(Data to use):
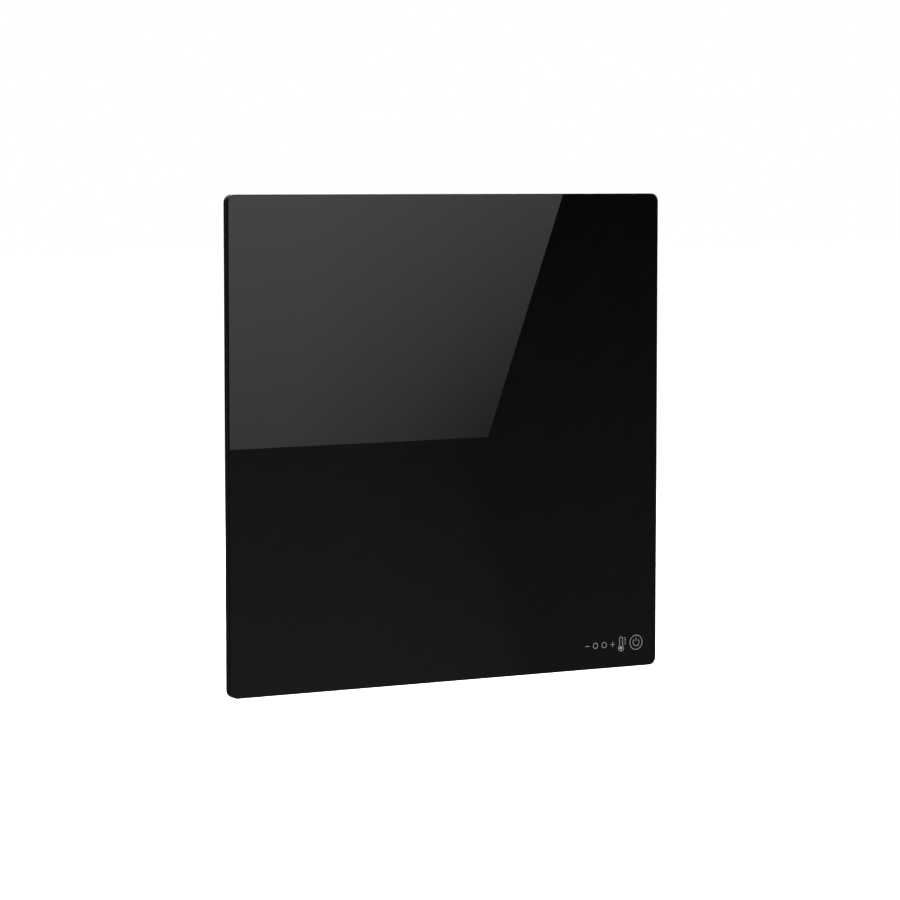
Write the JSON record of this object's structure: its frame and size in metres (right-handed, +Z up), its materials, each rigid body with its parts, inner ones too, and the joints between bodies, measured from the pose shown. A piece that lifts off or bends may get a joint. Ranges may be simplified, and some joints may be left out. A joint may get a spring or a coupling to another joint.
{
  "type": "glass panel heater",
  "caption": "Flat square black glass panel heater on wall stand-offs, with a rear control box, rocker switch, push button and cable gland.",
  "frame": {"origin": "in the wall plane, at the centre of the four stand-offs' bolt holes behind the panel's centre", "axes": "+Z up, +Y into the wall, the glass faces -Y, +X to the right as seen from the front"},
  "size_m": [0.6, 0.0462, 0.6],
  "materials": {
    "black_glass": "toughened plate, polished, backed with black enamel",
    "black_silicone": "matt high-temperature silicone",
    "coated_steel": "fine-texture dark powder coat on steel sheet",
    "mica": "satin mica laminate",
    "element_alloy": "rolled resistance alloy foil",
    "aluminium_foil": "bright foil",
    "fibre_board": "pressed mineral fibre",
    "brass_fittings": "plain",
    "tinned_brass": "tinned",
    "cream_ceramic": "unglazed",
    "lead_sleeve_white": "glass-braid silicone sleeve",
    "lead_sleeve_brown": "silicone sleeve",
    "earth_sleeve": "green and yellow sleeve",
    "turned_aluminium": "black anodised, turned",
    "zinc_steel": "zinc plated",
    "black_screws": "black oxide",
    "black_moulding": "fine spark-eroded texture",
    "black_gloss_moulding": "satin gloss",
    "green_board": "solder resist on glass-fibre laminate",
    "blue_case": "moulded case",
    "black_case": "moulded case",
    "grey_case": "moulded polyamide",
    "shield_can": "tinned sheet",
    "capacitor_sleeve": "shrink sleeve",
    "fuse_glass": "clear tube in clips",
    "clear_lens": "clear polycarbonate",
    "clear_boot": "natural nylon",
    "grey_button": "satin",
    "gland_nylon": "moulded nylon"
  },
  "bodies": {
    "panel": {"front_glass": "black_glass", "perimeter_seal": "black_silicone", "rear_tray": "coated_steel", "front_mica_sheet": "mica", "rear_mica_sheet": "mica", "heating_foil": "element_alloy", "reflector_foil": "aluminium_foil", "insulation_mat": "fibre_board", "terminal_rivets": "brass_fittings", "lead_tags": "tinned_brass", "thermal_cutouts": "cream_ceramic", "heater_leads": "lead_sleeve_white", "lead_grommet": "black_silicone", "wall_standoffs": "turned_aluminium", "standoff_screws": "zinc_steel", "control_box_base": "black_moulding", "control_box_cover": "black_moulding", "base_screws": "zinc_steel", "cover_screws": "black_screws", "pcb_screws": "zinc_steel", "tray_nuts": "zinc_steel", "control_pcb": "green_board", "power_relay": "blue_case", "power_module": "black_case", "radio_module": "shield_can", "smoothing_capacitor": "capacitor_sleeve", "mains_fuse": "fuse_glass", "room_sensor": "black_case", "status_led": "clear_lens", "spade_tabs": "tinned_brass", "lead_receptacles": "clear_boot", "terminal_block": "grey_case", "terminal_screws": "zinc_steel", "earth_stud": "zinc_steel", "earth_tag": "tinned_brass", "earth_nut": "zinc_steel", "earth_lead": "earth_sleeve", "rocker_switch_body": "black_gloss_moulding", "switch_leads": "lead_sleeve_brown", "button_switch": "black_case", "light_pipe": "clear_lens", "cable_gland_body": "gland_nylon", "cable_gland_nut": "gland_nylon", "cable_gland_seal": "black_silicone", "cable_gland_cap": "gland_nylon"},
    "power_rocker": {"power_rocker": "black_gloss_moulding"},
    "mode_button": {"mode_button": "grey_button", "button_plunger": "grey_button"}
  },
  "joints": [
    {"name": "power_rocker_tilt", "type": "hinge", "parent": "panel", "child": "power_rocker", "pos_m": [0.2796, -0.018, -0.24], "axis": [0, -1, 0], "range_deg": [0, 16]},
    {"name": "mode_button_press", "type": "slide", "parent": "panel", "child": "mode_button", "axis": [-1, 0, 0], "range_m": [0, 0.0012], "stiffness_N_per_m": 800, "springref_m": -0.0005}
  ]
}
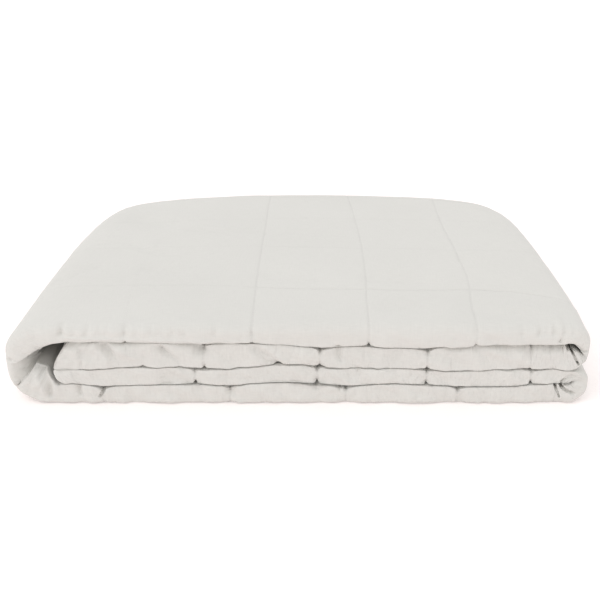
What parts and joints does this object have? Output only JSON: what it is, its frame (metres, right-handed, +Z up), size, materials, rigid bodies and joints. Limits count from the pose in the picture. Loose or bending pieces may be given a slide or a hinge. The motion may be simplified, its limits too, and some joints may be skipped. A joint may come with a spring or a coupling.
{
  "type": "folded weighted blanket",
  "caption": "Square-quilted weighted blanket folded into a flat pile, with rounded front folds, an open loop at one side and tight folds at the other.",
  "frame": {"origin": "middle of the pile's bounding box at its underside", "axes": "+X to the right along the pile's long front, towards its two tight side folds, +Y away from the rounded front rims, +Z up"},
  "size_m": [0.4982, 0.3748, 0.076],
  "materials": {
    "cotton": "matte off-white cotton weave, quilted in squares"
  },
  "bodies": {
    "root": {"blanket": "cotton"}
  },
  "joints": []
}
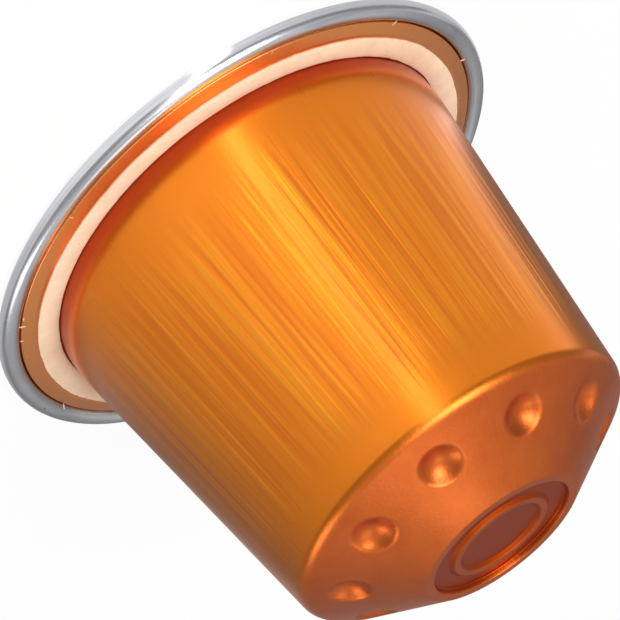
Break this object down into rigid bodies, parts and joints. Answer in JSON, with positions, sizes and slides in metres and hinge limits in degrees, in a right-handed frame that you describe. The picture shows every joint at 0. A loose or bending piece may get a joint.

(Written problem): Extract each entry in full, exactly as given.

(Result of this exercise):
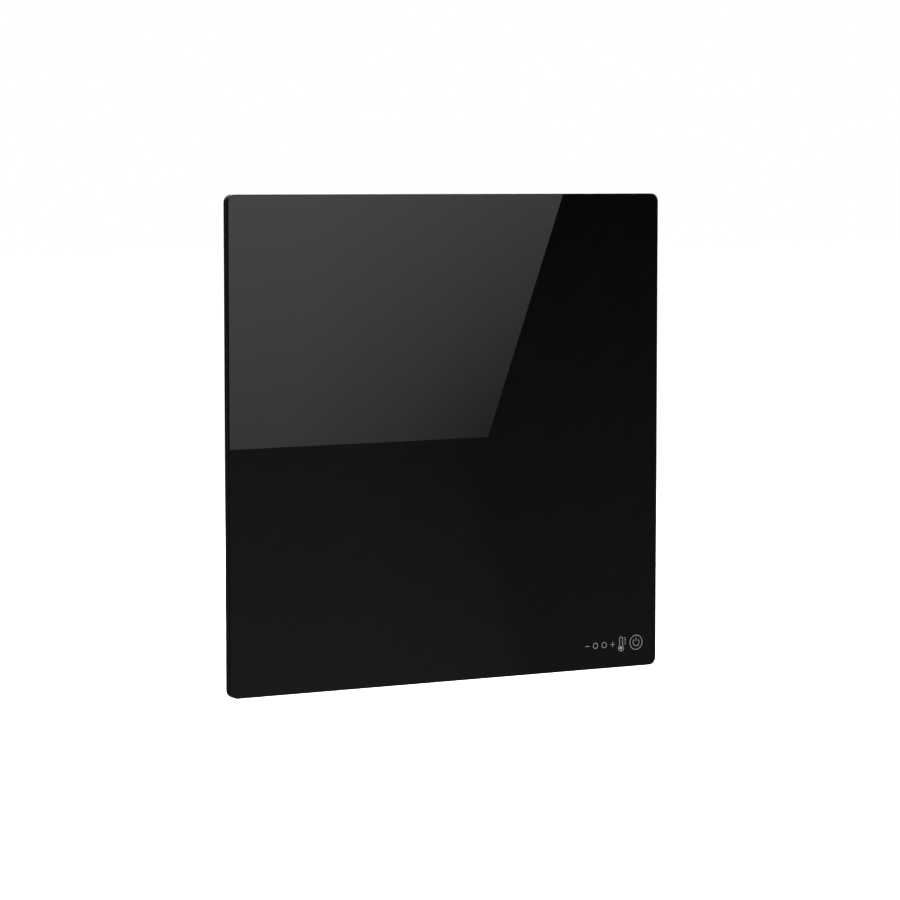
Write the JSON record of this object's structure: its frame and size in metres (right-handed, +Z up), its materials, each rigid body with its parts, inner ones too, and the joints between bodies, measured from the pose shown. A piece that lifts off or bends may get a joint. Ranges may be simplified, and some joints may be left out. A joint may get a spring or a coupling to another joint.
{
  "type": "glass panel heater",
  "caption": "Flat square black glass panel heater on wall stand-offs, with a rear control box, rocker switch, push button and cable gland.",
  "frame": {"origin": "in the wall plane, at the centre of the four stand-offs' bolt holes behind the panel's centre", "axes": "+Z up, +Y into the wall, the glass faces -Y, +X to the right as seen from the front"},
  "size_m": [0.6, 0.0462, 0.6],
  "materials": {
    "black_glass": "toughened plate, polished, backed with black enamel",
    "black_silicone": "matt high-temperature silicone",
    "coated_steel": "fine-texture dark powder coat on steel sheet",
    "mica": "satin mica laminate",
    "element_alloy": "rolled resistance alloy foil",
    "aluminium_foil": "bright foil",
    "fibre_board": "pressed mineral fibre",
    "brass_fittings": "plain",
    "tinned_brass": "tinned",
    "cream_ceramic": "unglazed",
    "lead_sleeve_white": "glass-braid silicone sleeve",
    "lead_sleeve_brown": "silicone sleeve",
    "earth_sleeve": "green and yellow sleeve",
    "turned_aluminium": "black anodised, turned",
    "zinc_steel": "zinc plated",
    "black_screws": "black oxide",
    "black_moulding": "fine spark-eroded texture",
    "black_gloss_moulding": "satin gloss",
    "green_board": "solder resist on glass-fibre laminate",
    "blue_case": "moulded case",
    "black_case": "moulded case",
    "grey_case": "moulded polyamide",
    "shield_can": "tinned sheet",
    "capacitor_sleeve": "shrink sleeve",
    "fuse_glass": "clear tube in clips",
    "clear_lens": "clear polycarbonate",
    "clear_boot": "natural nylon",
    "grey_button": "satin",
    "gland_nylon": "moulded nylon"
  },
  "bodies": {
    "panel": {"front_glass": "black_glass", "perimeter_seal": "black_silicone", "rear_tray": "coated_steel", "front_mica_sheet": "mica", "rear_mica_sheet": "mica", "heating_foil": "element_alloy", "reflector_foil": "aluminium_foil", "insulation_mat": "fibre_board", "terminal_rivets": "brass_fittings", "lead_tags": "tinned_brass", "thermal_cutouts": "cream_ceramic", "heater_leads": "lead_sleeve_white", "lead_grommet": "black_silicone", "wall_standoffs": "turned_aluminium", "standoff_screws": "zinc_steel", "control_box_base": "black_moulding", "control_box_cover": "black_moulding", "base_screws": "zinc_steel", "cover_screws": "black_screws", "pcb_screws": "zinc_steel", "tray_nuts": "zinc_steel", "control_pcb": "green_board", "power_relay": "blue_case", "power_module": "black_case", "radio_module": "shield_can", "smoothing_capacitor": "capacitor_sleeve", "mains_fuse": "fuse_glass", "room_sensor": "black_case", "status_led": "clear_lens", "spade_tabs": "tinned_brass", "lead_receptacles": "clear_boot", "terminal_block": "grey_case", "terminal_screws": "zinc_steel", "earth_stud": "zinc_steel", "earth_tag": "tinned_brass", "earth_nut": "zinc_steel", "earth_lead": "earth_sleeve", "rocker_switch_body": "black_gloss_moulding", "switch_leads": "lead_sleeve_brown", "button_switch": "black_case", "light_pipe": "clear_lens", "cable_gland_body": "gland_nylon", "cable_gland_nut": "gland_nylon", "cable_gland_seal": "black_silicone", "cable_gland_cap": "gland_nylon"},
    "power_rocker": {"power_rocker": "black_gloss_moulding"},
    "mode_button": {"mode_button": "grey_button", "button_plunger": "grey_button"}
  },
  "joints": [
    {"name": "power_rocker_tilt", "type": "hinge", "parent": "panel", "child": "power_rocker", "pos_m": [0.2796, -0.018, -0.24], "axis": [0, -1, 0], "range_deg": [0, 16]},
    {"name": "mode_button_press", "type": "slide", "parent": "panel", "child": "mode_button", "axis": [-1, 0, 0], "range_m": [0, 0.0012], "stiffness_N_per_m": 800, "springref_m": -0.0005}
  ]
}
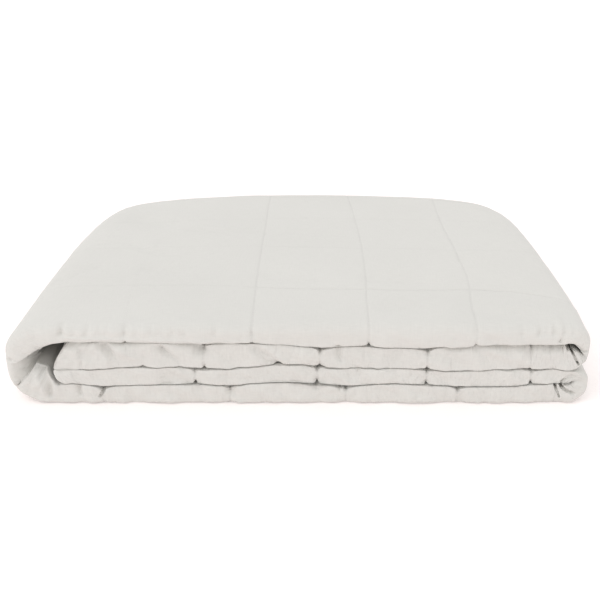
What parts and joints does this object have? Output only JSON: what it is, its frame (metres, right-handed, +Z up), size, materials, rigid bodies and joints. Limits count from the pose in the picture. Loose or bending pieces may be given a slide or a hinge. The motion may be simplified, its limits too, and some joints may be skipped. A joint may come with a spring or a coupling.
{
  "type": "folded weighted blanket",
  "caption": "Square-quilted weighted blanket folded into a flat pile, with rounded front folds, an open loop at one side and tight folds at the other.",
  "frame": {"origin": "middle of the pile's bounding box at its underside", "axes": "+X to the right along the pile's long front, towards its two tight side folds, +Y away from the rounded front rims, +Z up"},
  "size_m": [0.4982, 0.3748, 0.076],
  "materials": {
    "cotton": "matte off-white cotton weave, quilted in squares"
  },
  "bodies": {
    "root": {"blanket": "cotton"}
  },
  "joints": []
}
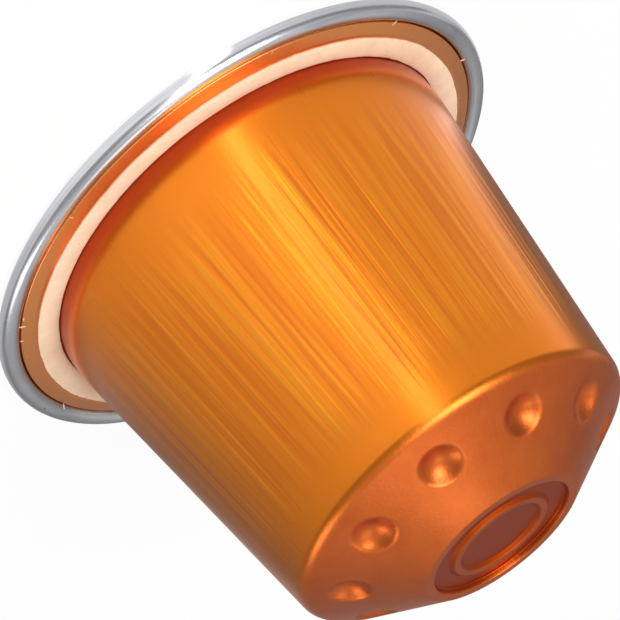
Break this object down into rigid bodies, parts and joints. Answer in JSON, with positions, sizes and slides in metres and hinge limits in degrees, in a right-handed frame that you describe. The picture shows every joint at 0. A loose or bending piece may get a joint.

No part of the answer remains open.